Похожая интонация звучала и в письме Попову: «Я сообщил, что я не историк, и книгу переделывать отказался. <…> Итак, желаю похоронить Жана-Батиста Мольера. Всем спокойнее, всем лучше. Я в полной мере
Понятно, что сегодня симпатии читателей всецело на стороне Булгакова, а Тихонов с его марксизмом и буржуазной социологией нам не указ, понятно, что можно очень едко и иронически высмеять «курьезную», по словам одного из исследователей, рецензию жэзээловского редактора, да и вообще не один Булгаков пострадал от этого человека («Его я никогда не видела, но ненавидела за те душевные муки, какие он садистски и хамски заставил пережить Грина при издании „Дороги никуда“» [36; 197], – вспоминала А. Н. Тихонова другая «Маргарита» русской литературы – Нина Николаевна Грин), однако нелишне задаться вопросом: прав или не прав был Тихонов по существу? И прав ли был Горький, в письме от 28 апреля 1933 года поддержавший своего давнего товарища и сотрудника и впервые отрекшийся от Булгакова: «…с Вашей вполне обоснованной оценкой работы М. А. Булгакова совершенно согласен. Нужно не только дополнить ее историческим материалом и придать ей социальную значимость – нужно изменить ее „игривый“ стиль. В данном виде – это несерьезная работа и Вы правильно указываете – она будет резко осуждена…» [134; 175]

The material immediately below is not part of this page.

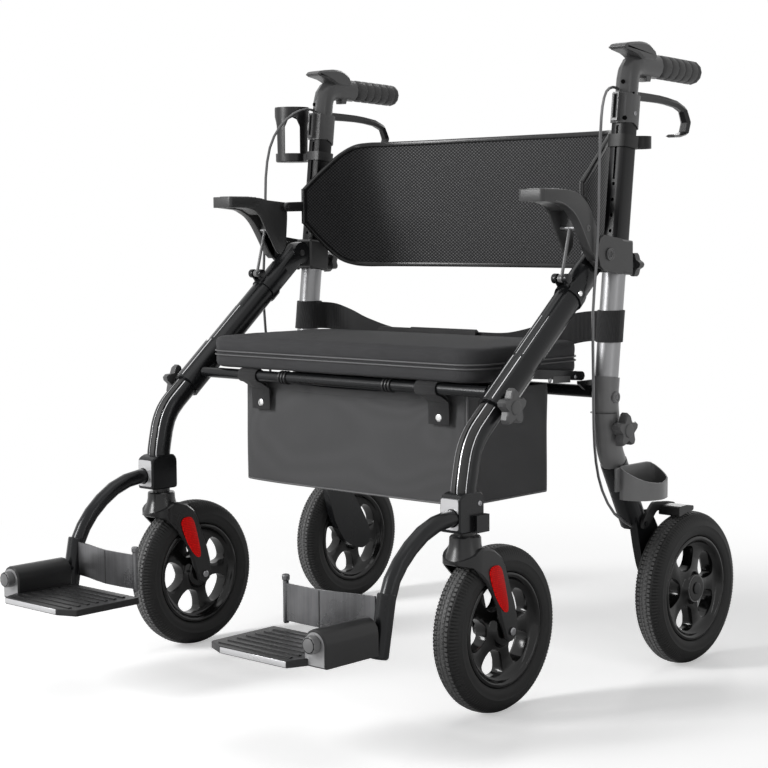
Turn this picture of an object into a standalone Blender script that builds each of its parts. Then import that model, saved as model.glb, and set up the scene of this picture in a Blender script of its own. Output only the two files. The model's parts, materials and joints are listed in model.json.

Так вот надо признать, что по существу, как издатели, работавшие в конкретных исторических условиях, они во многом были правы. Булгаковская книга при всей ее яркости действительно не отвечала тем требованиям, которые предъявлялись в ту пору к серии «ЖЗЛ», она не вписывалась в нее не только политически, но и художественно, эстетически, научно, наконец Булгаков – принципиально не серийный писатель. Жэзээловские книги, по крайней мере в том виде, в каком они замышлялись Горьким и заказывались Тихоновым, предполагали не только политическую грамотность, серьезность и озабоченность социальными проблемами, но также известную степень отстраненности автора от своего героя и соблюдение благоговейно-уважительной дистанции, предполагалось написание книги-памятника – в булгаковском же прозаическом «Мольере», очень страстном, очень личном, уши автора торчали еще более вызывающе, чем в пьесе. Булгаков не только не «учел» драматургических «ошибок» в «Кабале святош», но со всей свойственной ему щедростью и талантом их приумножил. Про денежную и сильную власть, которую любят господа актеры, про то, как «труден путь певца под неусыпным наблюдением грозной власти», уже не раз говорилось, но чего стоила насквозь автобиографическая история о том, как Мольер сочинил пьесу «Смешные драгоценности», которая была запрещена к постановке:
«Мольер впервые испытал то, что в дальнейшем, это можно предсказать, ему придется часто испытывать. Описывать его состояние не стоит. Тот, у кого не снимали пьес после первого успешного представления, никогда все равно этого не поймет, а тот, у кого их снимали, в описаниях не нуждается. <…>
Известие о запрещении подлило масла в огонь. Все хотели видеть пьесу, в которой осмеивались люди высшего круга – посетители салонов <…> хитрая механика Мольера дала хорошие результаты.
Он нашел каких-то покровителей среди сильных мира сего, весьма умело сослался на то, что будет искать защиты у короля, и недели через две комедию разрешили к представлению, но с исправлениями.
Ликовали в труппе неописуемо, а Мадлена шепнула Мольеру только одну фразу:
– Поднимайте цены вдвое!»
И наконец, дивно завершение этой главы, где говорится о Мольере, который «скромно сообщал, что он находился в пределах сатиры честной и дозволенной, когда сочинял эту пьесу». И далее: «Надо опасаться, что Мольер мало кого убедил своим предисловием, и в Париже нашлись люди, которые заметили, что сатира действительно, как известно всякому грамотному, бывает честная, но навряд ли найдется в мире хоть один человек, который бы предъявил властям образец сатиры дозволенной. Впрочем, предоставим Мольеру защищаться, как он умеет. Ему это необходимо, потому что стало совершенно ясным, что со времени премьеры „Драгоценных“ он привлек на себя весьма большое и мрачноватое внимание. И господин Мольер, помимо всякого даже своего желания, в дальнейшем устроился так, что это внимание ничуть не ослабело».